--- Exercise data ---

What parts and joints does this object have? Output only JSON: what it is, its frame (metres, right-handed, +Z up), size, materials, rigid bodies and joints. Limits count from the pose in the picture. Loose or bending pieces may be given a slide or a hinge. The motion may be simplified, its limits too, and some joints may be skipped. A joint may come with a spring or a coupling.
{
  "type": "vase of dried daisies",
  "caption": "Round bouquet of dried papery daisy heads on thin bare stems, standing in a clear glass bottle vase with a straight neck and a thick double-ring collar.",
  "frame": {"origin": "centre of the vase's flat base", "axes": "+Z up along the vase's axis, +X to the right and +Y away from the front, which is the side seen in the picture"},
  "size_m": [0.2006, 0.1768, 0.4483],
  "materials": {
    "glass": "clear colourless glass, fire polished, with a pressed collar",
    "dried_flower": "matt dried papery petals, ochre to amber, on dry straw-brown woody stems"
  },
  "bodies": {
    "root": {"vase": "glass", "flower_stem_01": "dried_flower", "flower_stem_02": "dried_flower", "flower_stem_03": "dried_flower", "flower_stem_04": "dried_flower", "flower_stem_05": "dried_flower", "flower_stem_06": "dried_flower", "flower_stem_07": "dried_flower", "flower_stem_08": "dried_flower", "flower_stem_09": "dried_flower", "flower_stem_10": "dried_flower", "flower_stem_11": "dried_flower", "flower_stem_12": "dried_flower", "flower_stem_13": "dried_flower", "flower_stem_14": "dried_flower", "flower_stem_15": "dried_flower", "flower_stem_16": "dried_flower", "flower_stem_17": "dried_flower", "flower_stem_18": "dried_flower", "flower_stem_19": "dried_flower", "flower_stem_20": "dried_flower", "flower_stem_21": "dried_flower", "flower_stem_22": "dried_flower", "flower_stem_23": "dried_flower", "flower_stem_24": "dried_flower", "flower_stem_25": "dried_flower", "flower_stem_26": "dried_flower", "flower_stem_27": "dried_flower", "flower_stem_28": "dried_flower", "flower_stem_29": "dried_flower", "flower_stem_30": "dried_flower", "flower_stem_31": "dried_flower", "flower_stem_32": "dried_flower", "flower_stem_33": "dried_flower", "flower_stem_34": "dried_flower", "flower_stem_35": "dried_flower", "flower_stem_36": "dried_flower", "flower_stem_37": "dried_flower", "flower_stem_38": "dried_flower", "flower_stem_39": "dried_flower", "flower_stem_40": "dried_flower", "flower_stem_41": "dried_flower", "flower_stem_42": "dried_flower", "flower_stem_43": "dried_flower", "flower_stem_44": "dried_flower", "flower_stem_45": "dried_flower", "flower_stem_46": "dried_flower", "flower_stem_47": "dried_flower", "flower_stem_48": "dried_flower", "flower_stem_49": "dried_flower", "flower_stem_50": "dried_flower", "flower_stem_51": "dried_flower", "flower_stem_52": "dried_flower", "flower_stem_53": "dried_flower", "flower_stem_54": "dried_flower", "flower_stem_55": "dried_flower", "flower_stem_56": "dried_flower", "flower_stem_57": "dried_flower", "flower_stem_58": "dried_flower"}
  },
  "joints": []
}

---
--- Exercise data ---

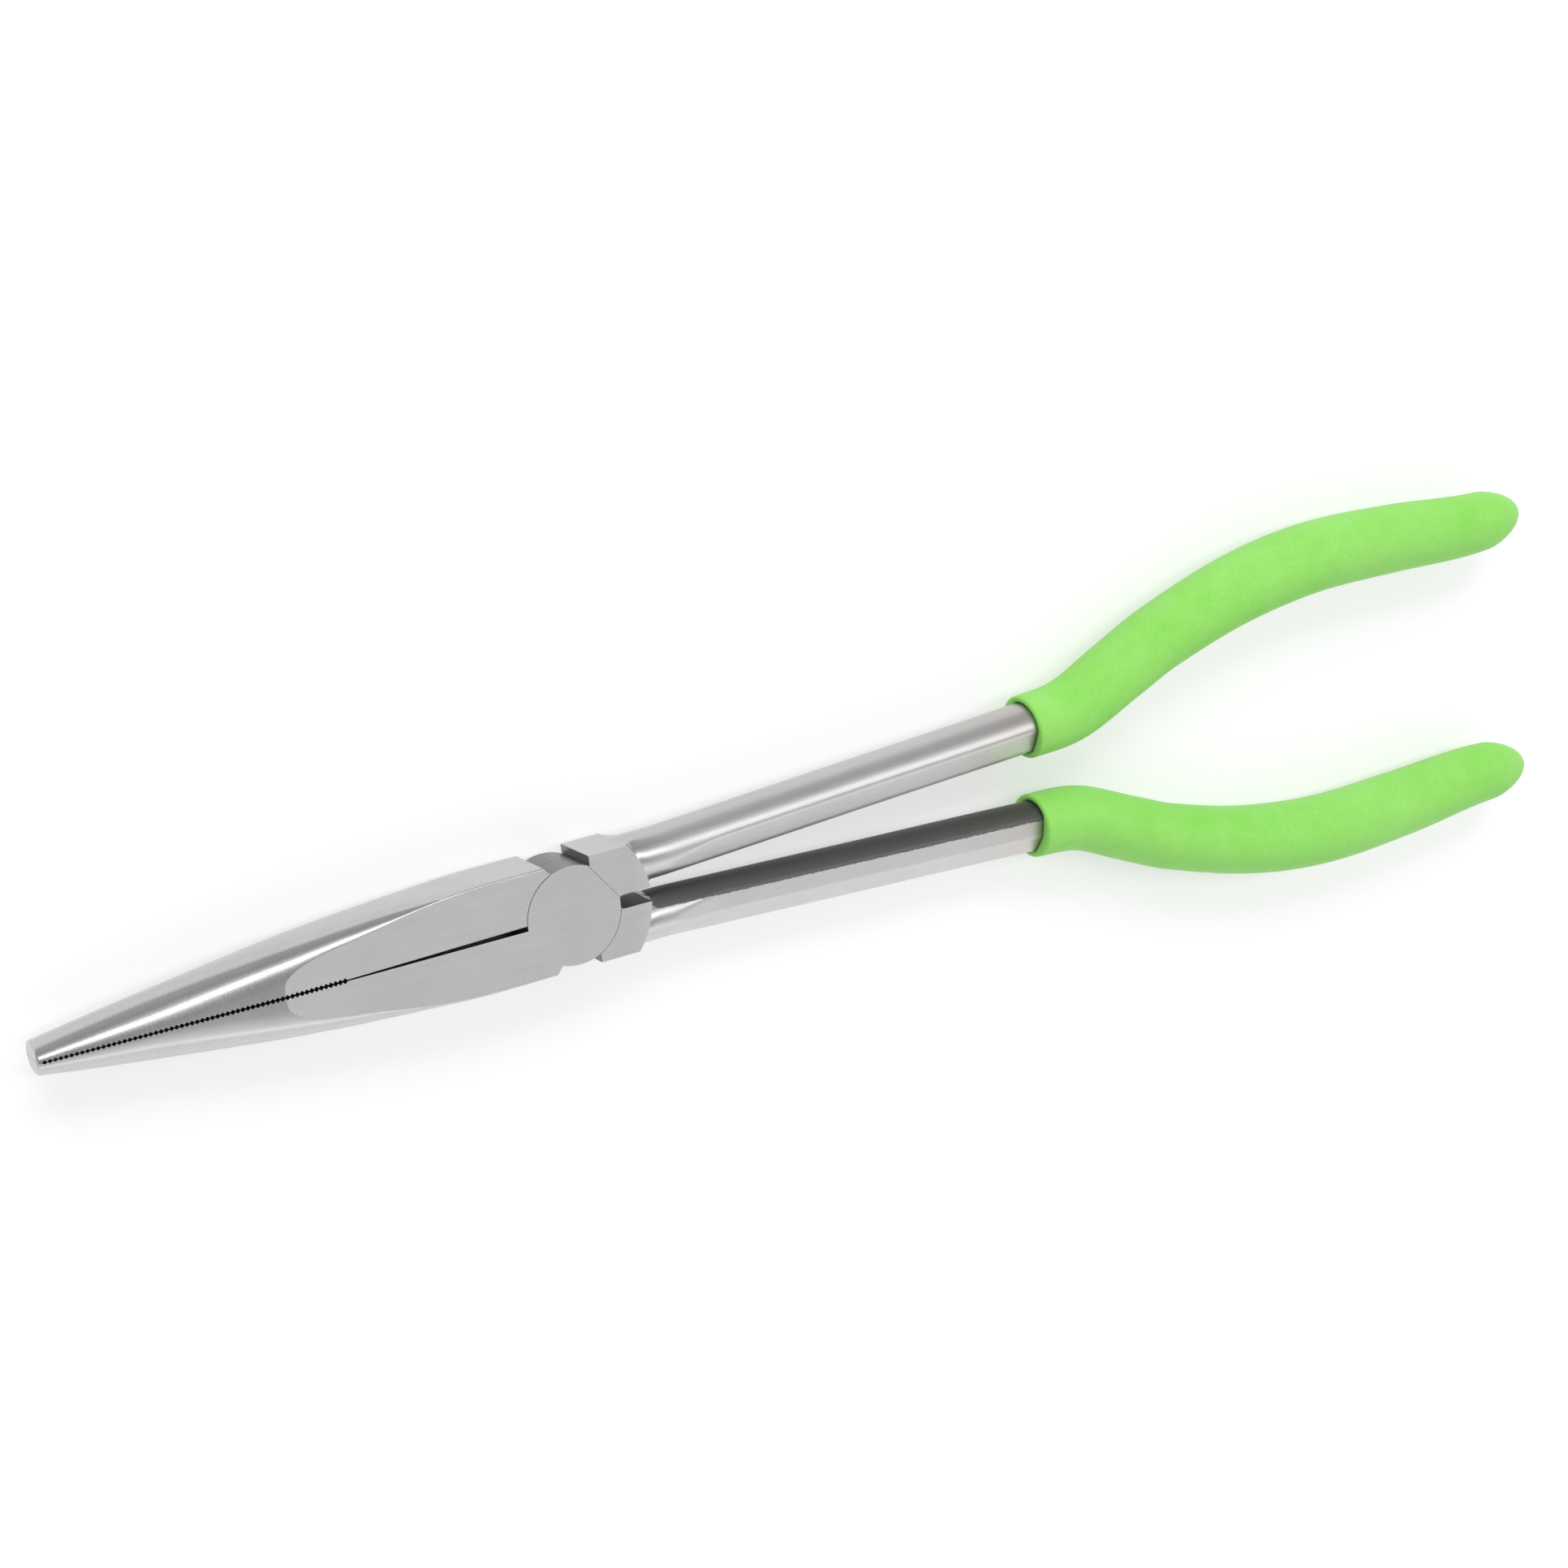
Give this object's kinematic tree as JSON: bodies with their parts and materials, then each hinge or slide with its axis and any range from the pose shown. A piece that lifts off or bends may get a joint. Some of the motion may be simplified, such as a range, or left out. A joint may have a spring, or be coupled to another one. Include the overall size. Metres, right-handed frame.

---

Find the lines with the string "joints" and reproduce them.

Full answer:
What parts and joints does this object have? Output only JSON: what it is, its frame (metres, right-handed, +Z up), size, materials, rigid bodies and joints. Limits count from the pose in the picture. Loose or bending pieces may be given a slide or a hinge. The motion may be simplified, its limits too, and some joints may be skipped. A joint may come with a spring or a coupling.
  "joints": []